ACC: Less Than Six Hours of Sleep Tied to Higher Cardiovascular Risk

People who regularly sleep six to seven hours a night have lower cardiovascular risk compared with those who sleep less, according to a study presented at the annual meeting of the American College of Cardiology, held virtually from May 15 to 17.

Kartik Gupta, M.D., from the Henry Ford Hospital in Detroit, and colleagues evaluated the association between baseline cardiovascular risk and self-reported sleep duration using data from the National Health and Nutrition Examination Survey (2005 to 2010) and linked cause of death from the National Center for Health Statistics for adults. Baseline cardiovascular risk was estimated using the the10-year atherosclerotic cardiovascular disease (ASCVD) risk score.

The researchers found that among 14,079 eligible participants (mean age, 46 years; 52 percent women; and 46 percent non-Hispanic White), the median 10-year ASCVD risk was 3.5 percent.

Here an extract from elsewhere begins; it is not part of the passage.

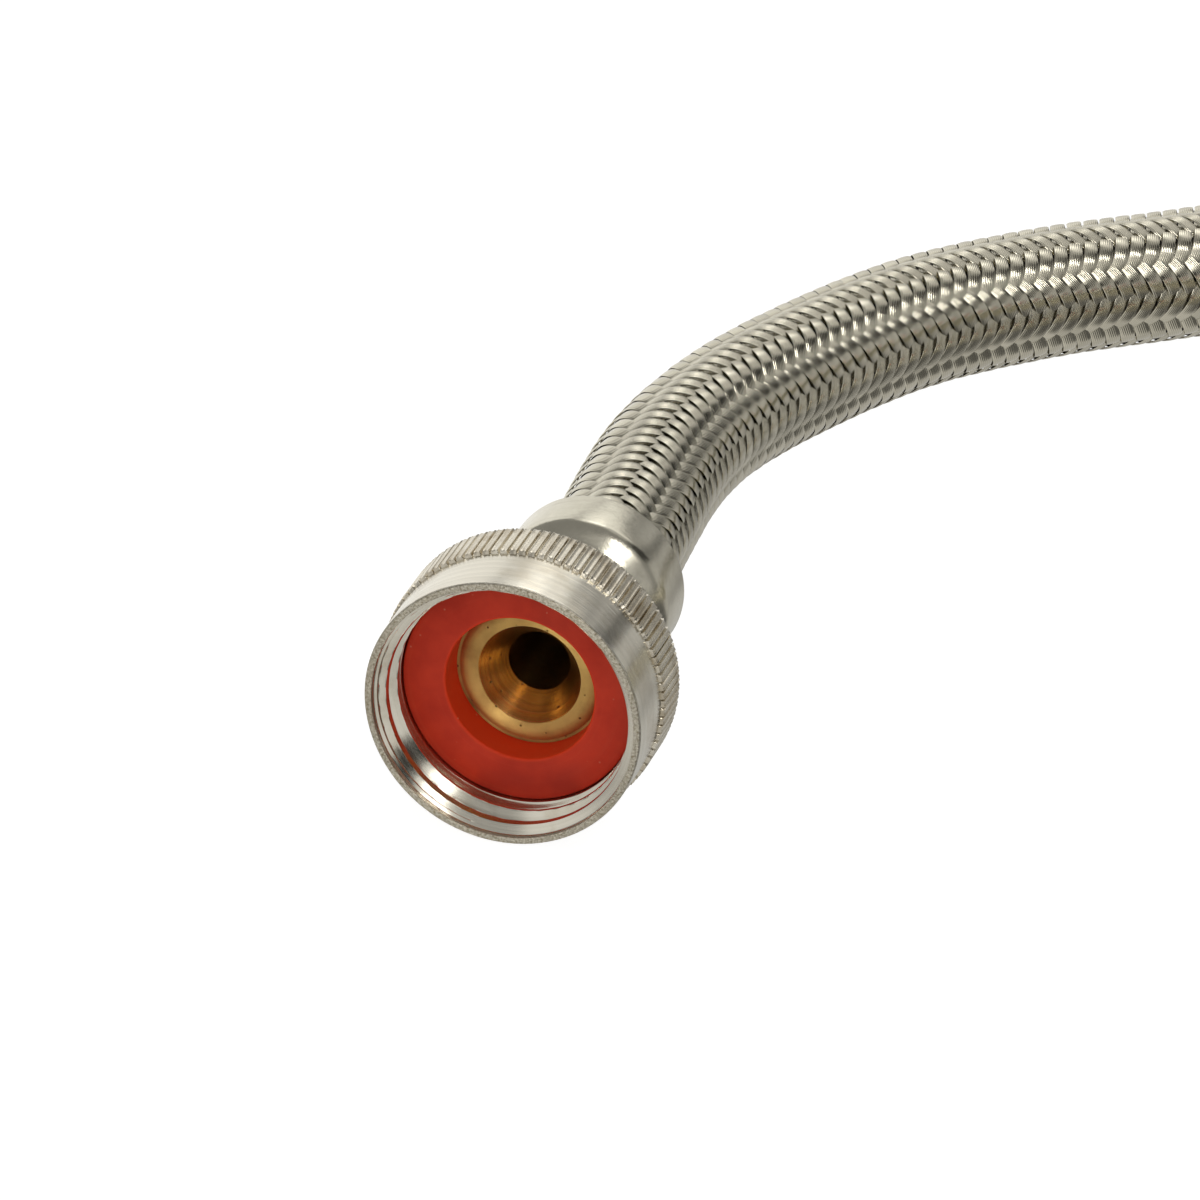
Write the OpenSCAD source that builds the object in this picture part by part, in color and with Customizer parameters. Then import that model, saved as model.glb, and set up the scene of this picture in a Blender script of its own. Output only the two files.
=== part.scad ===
// Braided supply line: two swivel hose couplings joined by a steel-braided rubber hose.
// The near coupling lies along +Y with its mouth facing -Y and its collar resting on z = 0.
// The hose runs back from it, bends to +X and ends in a tied coil with the far coupling inside it.
// Each coupling is drawn along its own axis: s = 0 is the plane of its mouth, and s grows towards the hose.

/* [Coupling nut] */
// Outer radius of the smooth band at the mouth
band_r = 14.9; // [13:0.1:17]
// Outer radius of the gripped collar, which rests on the ground
collar_r = 15.4; // [14:0.1:18]
// Where the collar begins, from the mouth
collar_start = 7; // [5:0.1:10]
// Length of the nut
nut_len = 13; // [10:0.1:20]
// Radius of the thread's crests, for a 3/4-11.5 NH male thread
thread_r = 12.25; // [11:0.05:14]
// Where the threaded wall ends, from the mouth
thread_end = 5.2; // [4:0.1:12]
// Radius of the recess that holds the washer and the flange
recess_r = 12.9; // [12:0.05:14]

/* [Washer and stem] */
// Outer radius of the washer
washer_r = 12.65; // [12:0.05:13]
// Radius of the washer's hole
washer_hole_r = 8.05; // [7:0.05:10]
// Front face of the washer, from the mouth
washer_front = 6.1; // [5:0.1:10]
// Thickness of the washer
washer_t = 4.2; // [2:0.1:6]
// Radius of the brass nose inside the washer
nose_r = 7.75; // [6:0.05:8]
// Radius of the water passage
bore_r = 3.35; // [2:0.05:5]
// Radius of the neck that the nut turns on
neck_r = 7.93; // [6:0.01:9]
// Radial clearance of the nut on the neck
swivel_gap = 0.07; // [0.02:0.01:0.1]

/* [Ferrule] */
// Outer radius of the crimped neck of the sleeve
crimp_r = 7.8; // [7:0.1:10]
// Outer radius of the wide band of the sleeve
sleeve_r = 9.8; // [8:0.1:12]
// End of the coupling at the hose, from the mouth
coupling_len = 34; // [28:0.5:45]

/* [Hose] */
// Outer radius of the braid
hose_r = 7.5; // [6:0.01:10]
// Outer radius of the rubber tube, where the braid begins
tube_r = 6.6; // [5:0.05:9]
// Inner radius of the rubber tube
tube_bore_r = 4.75; // [3:0.05:7]

/* [Coil] */
// Radius of the outer turn, to the hose's centre
coil_r = 97; // [80:1:110]
// Distance between turns that lie side by side
turn_pitch = 15.3; // [15.1:0.1:18]
// Thickness of the tie's strap
strap_t = 1.2; // [1:0.1:2]
// Width of the tie's strap
strap_w = 4.8; // [3:0.1:8]

/* [Part] */
// Sub-part to build

/* [Hidden] */

$fn = 96;
nickel = [0.74, 0.72, 0.66];
brass = [0.72, 0.56, 0.30];
rubber_red = [0.62, 0.17, 0.11];
rubber_black = [0.10, 0.10, 0.11];
nylon = [0.88, 0.88, 0.86];

washer_back = washer_front + washer_t;
flange_r = 12.5;
flange_back = 11.85;
shoulder = 11.9;
neck_end = 14.4;
shank_r = 4.7;
shank_end = 32;
barb_r = 4.95;
barb_pitch = 3;
cone_r = 5.6;
cone_front = 9.7;
cone_back = 13.1;

// The free stretch of hose from the near coupling to the coil, chosen point by point.
lead_route = [
    [0, 17, 15.4], [-0.3, 25, 15.5], [-0.7, 34, 15.8], [-0.8, 43.3, 16.1], [0.2, 52.3, 16.3],
    [2.8, 62.3, 16.4], [6.3, 71.4, 16.3], [10.6, 80.8, 16.1], [16, 90.2, 15.8], [22.6, 99.1, 15.1],
    [29.4, 106.8, 14.4], [37, 114.1, 13.6], [51.6, 127.6, 12.6], [65.6, 139.8, 11.6],
    [79.3, 150.6, 10.7], [93, 159.9, 9.9], [106.9, 167.8, 9.3], [121.3, 174.1, 8.9], [136.4, 178.9, 8.7]
];
// Rings inside the ferrule, as [distance from its end, share of the hose's radius].
crimp_rings = [[-18, 0.915], [-11.5, 0.915], [-7, 0.99], [-3, 1]];

// The coil: angle turned from where the hose joins it, clockwise seen from above.
coil_centre = [166, 86];
join_deg = 98;
step_in_deg = [250, 360];
end_in_deg = [440, 598];
end_r = 60;
rise_deg = [548, 595];
tail_start_deg = 330;
tie_deg = [14, 76];
lying_z = hose_r + strap_t;

function ease(a, b, x) = let (u = max(0, min(1, (x - a) / (b - a)))) u * u * (3 - 2 * u);

function turn_r(a) = coil_r - turn_pitch * ease(step_in_deg[0], step_in_deg[1], a)
    - (coil_r - turn_pitch - end_r) * ease(end_in_deg[0], end_in_deg[1], a);

function turn_point(a) = let (p = join_deg - a, r = turn_r(a)) [
    coil_centre[0] + r * cos(p),
    coil_centre[1] + r * sin(p),
    lying_z + (collar_r - lying_z) * ease(rise_deg[0], rise_deg[1], a)
];

tail_deg = [for (a = [tail_start_deg : 12 : end_in_deg[1] - 6]) a];
far_end = turn_point(end_in_deg[1]);
far_heading = join_deg - end_in_deg[1] - 90;
far_out = [cos(far_heading), sin(far_heading), 0];

// A hollow tube through rings of [centre, direction, share of the radius].
function unit(v) = v / norm(v);
function side_of(t) = unit(cross(t, [0, 0, 1]));
function ring(p, t, r, sides) = let (e = side_of(t), f = cross(e, t))
    [for (j = [0 : sides - 1]) let (a = 360 * j / sides) p + r * (sin(a) * e + cos(a) * f)];
function heading(p, i) = unit(p[min(i + 1, len(p) - 1)] - p[max(i - 1, 0)]);

module swept_tube(rings, r_out, r_in, sides = 12) {
    n = len(rings);
    pts = [
        for (r = [r_out, r_in]) for (g = rings) each ring(g[0], g[1], r * g[2], sides)
    ];
    wall = [
        for (i = [0 : n - 2]) for (j = [0 : sides - 1]) let (k = (j + 1) % sides)
            each [[i * sides + j, i * sides + k, (i + 1) * sides + k],
                  [i * sides + j, (i + 1) * sides + k, (i + 1) * sides + j]]
    ];
    m = n * sides;
    bore = [for (t = wall) [t[2] + m, t[1] + m, t[0] + m]];
    last = (n - 1) * sides;
    ends = [
        for (j = [0 : sides - 1]) let (k = (j + 1) % sides)
            each [[j, m + k, k], [j, m + j, m + k],
                  [last + j, last + k, last + m + k], [last + j, last + m + k, last + m + j]]
    ];
    polyhedron(points = pts, faces = concat(wall, bore, ends), convexity = 6);
}

function crimped(end, out) = [
    for (c = crimp_rings) [end + c[0] * out, out, c[1]]
];
function reversed(v) = [for (i = [len(v) - 1 : -1 : 0]) v[i]];

lead_rings = concat(
    crimped(lead_route[0], [0, 1, 0]),
    [for (i = [0 : len(lead_route) - 1]) [lead_route[i], i == 0 ? [0, 1, 0] : heading(lead_route, i), 1]],
    [[turn_point(0), unit(turn_point(3) - turn_point(-3)), 1]]
);
tail_rings = concat(
    [for (a = tail_deg) [turn_point(a), unit(turn_point(a + 3) - turn_point(a - 3)), 1]],
    [[far_end, far_out, 1]],
    [for (c = reversed(crimp_rings)) [far_end - c[0] * far_out, far_out, c[1]]]
);

// Places a piece drawn along s on the near or the far coupling's axis.
module at_inlet() {
    translate([0, 17 - coupling_len, collar_r]) rotate([-90, 0, 0]) children();
}
module at_outlet() {
    translate(far_end) rotate([0, 0, far_heading + 90]) rotate([-90, 0, 0])
        translate([0, 0, -coupling_len]) children();
}

// A turned piece from its outline of [radius, s].
module turned(outline) {
    rotate_extrude() polygon(outline);
}

module nut() {
    step = 0.3;
    turned([
        [band_r - 0.75, 0], [band_r, 0], [band_r + 0.08, collar_start], [collar_r, collar_start + step],
        [collar_r, nut_len - step], [collar_r - step, nut_len], [neck_r + swivel_gap, nut_len],
        [neck_r + swivel_gap, shoulder], [recess_r, shoulder], [recess_r, thread_end + 0.2],
        [thread_r, thread_end], [thread_r, 1], [band_r - 1.3, 0.5]
    ]);
}

module washer() {
    turned([
        [washer_hole_r, washer_front], [washer_r, washer_front],
        [washer_r, washer_back], [washer_hole_r, washer_back]
    ]);
}

module stem() {
    barbs = [
        for (s = [16 : barb_pitch : shank_end - barb_pitch])
            each [[shank_r, s], [barb_r, s], [shank_r, s + barb_pitch - 0.2]]
    ];
    turned(concat(
        [[bore_r, cone_back], [cone_r, cone_front], [nose_r - 1.2, cone_front - 0.1],
         [nose_r - 0.3, cone_front + 0.15], [nose_r, cone_front + 0.6], [nose_r, washer_back],
         [flange_r, washer_back], [flange_r, flange_back], [neck_r, flange_back], [neck_r, neck_end],
         [5.15, neck_end], [5.15, neck_end + 1]],
        barbs,
        [[shank_r - 0.4, shank_end], [bore_r, shank_end]]
    ));
}

module ferrule() {
    wall = 0.8;
    flare = [for (u = [0 : 0.125 : 1]) [crimp_r + (sleeve_r - crimp_r) * ease(0, 1, u), 23.5 + 4 * u]];
    turned(concat(
        [[5.2, neck_end], [crimp_r - 0.3, neck_end], [crimp_r, neck_end + 0.3]],
        flare,
        [[sleeve_r, coupling_len - 1], [sleeve_r - 0.3, coupling_len - 0.3],
         [sleeve_r - 0.9, coupling_len], [hose_r + 0.08, coupling_len],
         [hose_r + 0.08, coupling_len - 0.8]],
        [for (p = reversed(flare)) [p[0] - wall, p[1] + (p[0] > crimp_r + 0.1 ? 0.3 : 0)]],
        [[crimp_r - wall, neck_end + 0.9], [5.2, neck_end + 0.9]]
    ));
}

module inlet_nut() { color(nickel) at_inlet() nut(); }
module inlet_washer() { color(rubber_red) at_inlet() washer(); }
module inlet_stem() { color(brass) at_inlet() stem(); }
module inlet_ferrule() { color(nickel) at_inlet() ferrule(); }
module outlet_nut() { color(nickel) at_outlet() nut(); }
module outlet_washer() { color(rubber_red) at_outlet() washer(); }
module outlet_stem() { color(brass) at_outlet() stem(); }
module outlet_ferrule() { color(nickel) at_outlet() ferrule(); }

module inlet_run_tube() { color(rubber_black) swept_tube(lead_rings, tube_r, tube_bore_r); }
module inlet_run_braid() { color(nickel) swept_tube(lead_rings, hose_r, tube_r); }
module outlet_run_tube() { color(rubber_black) swept_tube(tail_rings, tube_r, tube_bore_r); }
module outlet_run_braid() { color(nickel) swept_tube(tail_rings, hose_r, tube_r); }

// The outer shape of the full turn.
module hose_coil() {
    color(nickel) translate([coil_centre[0], coil_centre[1], lying_z])
        rotate_extrude() translate([coil_r, 0]) circle(hose_r, $fn = 36);
}

// Cross-section round two hoses lying side by side.
module two_turns(r) {
    translate([-turn_pitch / 2, 0]) circle(r);
    translate([turn_pitch / 2, 0]) circle(r);
    square([turn_pitch, 2 * r], center = true);
}

// A strap round both turns, with its locking head and the cut end of the strap on top.
module coil_tie(turned_deg) {
    head = [7, 6, 4.6];
    end_len = 9;
    mid_r = coil_r - turn_pitch / 2;
    color(nylon) translate([coil_centre[0], coil_centre[1], lying_z])
        rotate([0, 0, join_deg - turned_deg]) translate([mid_r, 0, 0]) {
            rotate([90, 0, 0]) linear_extrude(strap_w, center = true) difference() {
                two_turns(hose_r + strap_t);
                two_turns(hose_r + 0.02);
            }
            translate([0, 0, hose_r + strap_t - 0.2 + head[2] / 2]) cube(head, center = true);
            translate([head[0] / 2 - 0.5, -strap_w / 2 + 0.3, hose_r + 2.2])
                cube([end_len, strap_w - 0.6, 1.1]);
        }
}

module coil_tie_back() { coil_tie(tie_deg[0]); }
module coil_tie_front() { coil_tie(tie_deg[1]); }

inlet_nut();
inlet_washer();
inlet_stem();
inlet_ferrule();
inlet_run_tube();
inlet_run_braid();
hose_coil();
outlet_run_tube();
outlet_run_braid();
outlet_ferrule();
outlet_stem();
outlet_washer();
outlet_nut();
coil_tie_back();
coil_tie_front();
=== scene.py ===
"""Braided supply line: a hose in a woven steel sleeve, with a swivel coupling on each end.

Shapes are worked out in millimetres and given to Blender in metres. A coupling is drawn along its
own axis: s = 0 is the plane of its mouth, and s grows towards the hose. Its outlines are points of
radius and s, each with the rounding of that corner where it has one.
"""

import math

import bmesh
import bpy
import numpy as np
from mathutils import Matrix, Vector


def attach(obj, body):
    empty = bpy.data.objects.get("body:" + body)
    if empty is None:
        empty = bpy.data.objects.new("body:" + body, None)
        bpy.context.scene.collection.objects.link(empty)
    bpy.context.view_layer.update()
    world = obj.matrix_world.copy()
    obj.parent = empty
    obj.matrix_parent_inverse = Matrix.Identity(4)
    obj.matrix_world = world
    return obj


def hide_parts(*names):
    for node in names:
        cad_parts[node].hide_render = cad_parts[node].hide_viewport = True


MM = 0.001
MICRON = 0.000001
TAU = 2 * math.pi
SEED = 11

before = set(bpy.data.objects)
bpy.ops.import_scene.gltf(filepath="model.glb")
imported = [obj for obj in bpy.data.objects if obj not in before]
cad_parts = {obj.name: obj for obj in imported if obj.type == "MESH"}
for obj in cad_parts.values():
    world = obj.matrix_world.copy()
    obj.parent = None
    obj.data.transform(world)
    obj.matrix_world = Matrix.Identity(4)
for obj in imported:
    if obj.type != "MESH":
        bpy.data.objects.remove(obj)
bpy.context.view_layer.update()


# ---------------------------------------------------------------- sizes, as in the CAD source

COUPLING_LEN = 34
NUT_LEN = 13
BAND_R = 14.9
COLLAR_R = 15.4
COLLAR_START = 7.05
HOSE_R = 7.5
TUBE_BORE_R = 4.75
STRAP_T = 1.2
STRAP_W = 4.8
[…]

The association between the 10-year ASCVD risk score and sleep duration was U-shaped, such that participants with a sleep duration of six to seven hours per night had the lowest risk. Median 10-year ASCVD risk was higher among participants with less than six hours (4.6 percent) of sleep per night compared with those with more than seven hours of sleep or those with six to seven hours of sleep per night (3.3 percent for both).

“Sleep is often overlooked as something that may play a role in cardiovascular disease, and it may be among the most cost-effective ways to lower cardiovascular risk,” Gupta said in a statement. “Based on our data, sleeping six to seven hours a night is associated with more favorable heart health.”